Halina Rutkowska – Rogozińska, córka ziemianina, architekta, i Marii z Wiśniewskich, urodziła się w 1926 roku w Warszawie. Harcerka Narodowych Sił Zbrojnych, w czasie POWSTANIA łączniczka IV Obwodu Ochota. Jej życie było trzykrotnie zagrożone. Cudem uniknąwszy obozu w Pruszkowie, pomagała jako sanitariuszka w Kampinosie, po wojnie pracowała w budownictwie (absolwentka PW).
– Jestem stary budowlaniec – zwierzyła się zebranym w jej mieszkaniu. – Warszawę też odbudowywałam. Moim życiorysem można by było obdzielić ze trzy osoby – mówiła, śmiejąc się.
Obecnie, jako świadek wielkiej historii, POWSTANIA WARSZAWSKIEGO, chętnie spotyka się z młodzieżą, opowiadając młodym o kolejach jej wojennego życia, o walkach z okupantem, o tym, co dla niej znaczy święte słowo patriotyzm. – Obecny patriotyzm młodych jest trudniejszy. Oni są większymi bohaterami niż my. Mówię o tych, którzy myślą o Polsce, którzy dobrze się uczą. Jeśli będą myśleć o ojczyźnie, nie tylko o pieniądzach, będą coś robić dla Polski, dla Polaków, to będą patriotami. Do nas patriotyzm przychodził naturalnie, my nienawidziliśmy Niemców, mieliśmy ich dość, mordowali nas, więc nasz patriotyzm objawiał się w walce z nimi.
Marysia dotarła do warszawskiej bohaterki w TŁUSTY CZWARTEK, więc przywiozła ze sobą pączki z zamkowej kuchni, a i upominek związany z Pułtuskiem, poduszkę z zamkiem w tle i ręcznik z wyhafowaną dedykacją dla powstanki.

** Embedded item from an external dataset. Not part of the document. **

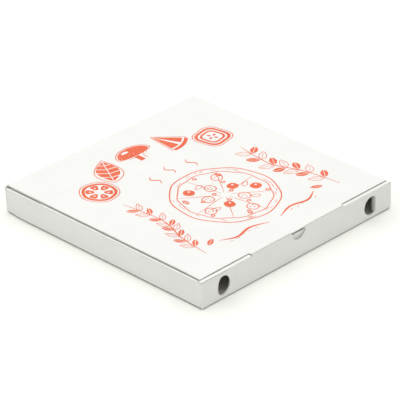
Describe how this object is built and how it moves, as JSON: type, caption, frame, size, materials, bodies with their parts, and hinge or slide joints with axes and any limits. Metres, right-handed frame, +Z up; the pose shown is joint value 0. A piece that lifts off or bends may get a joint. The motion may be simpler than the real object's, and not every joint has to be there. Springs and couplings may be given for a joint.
{
  "type": "pizza box",
  "caption": "Flat square takeaway pizza box folded from thin white corrugated board, with a hinged tuck-in lid, rolled front ends, a thumb notch and round steam vents.",
  "frame": {"origin": "middle of the underside of the closed box", "axes": "+Z up; the front wall with the thumb notch and the vents is at -Y, the lid's hinge crease at +Y"},
  "size_m": [0.28, 0.28, 0.032],
  "materials": {
    "tray_board": "matt white paper liner over fine corrugated board",
    "lid_board": "matt white paper liner, printed in one orange-red ink"
  },
  "bodies": {
    "tray": {"tray": "tray_board"},
    "lid": {"lid": "lid_board"}
  },
  "joints": [
    {"name": "lid_hinge", "type": "hinge", "parent": "tray", "child": "lid", "pos_m": [0, 0.14, 0.0305], "axis": [-1, 0, 0], "range_deg": [0, 180]}
  ]
}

W liście do Marii pani Halina napisała: "Marysiu kochana! Dziękuję za wyhaftowanie ręcznika! Pięknie to zrobiłaś. Zapraszam do mnie - Ciebie z Rodziną. Proszę także o kontakt telefoniczny".
Maria wróciła z Warszawy bogatsza o emocje związane z poznaniem H. Rutkowskiej- Rogozińskiej, również o wiedzą dotyczącą historii POWSTANIA oraz z pamiątkową gazetą wydaną w 75. rocznicę POWSTANIA WARSZAWSKIEGO 1944 (IV Obwód AK Ochota Okręg Warszawa) z dedykacją dla pułtuszczanki. – Jestem pokazana w tej gazecie aż sześć razy, są w niej moje zdjęcia archiwalne - wyjaśniła.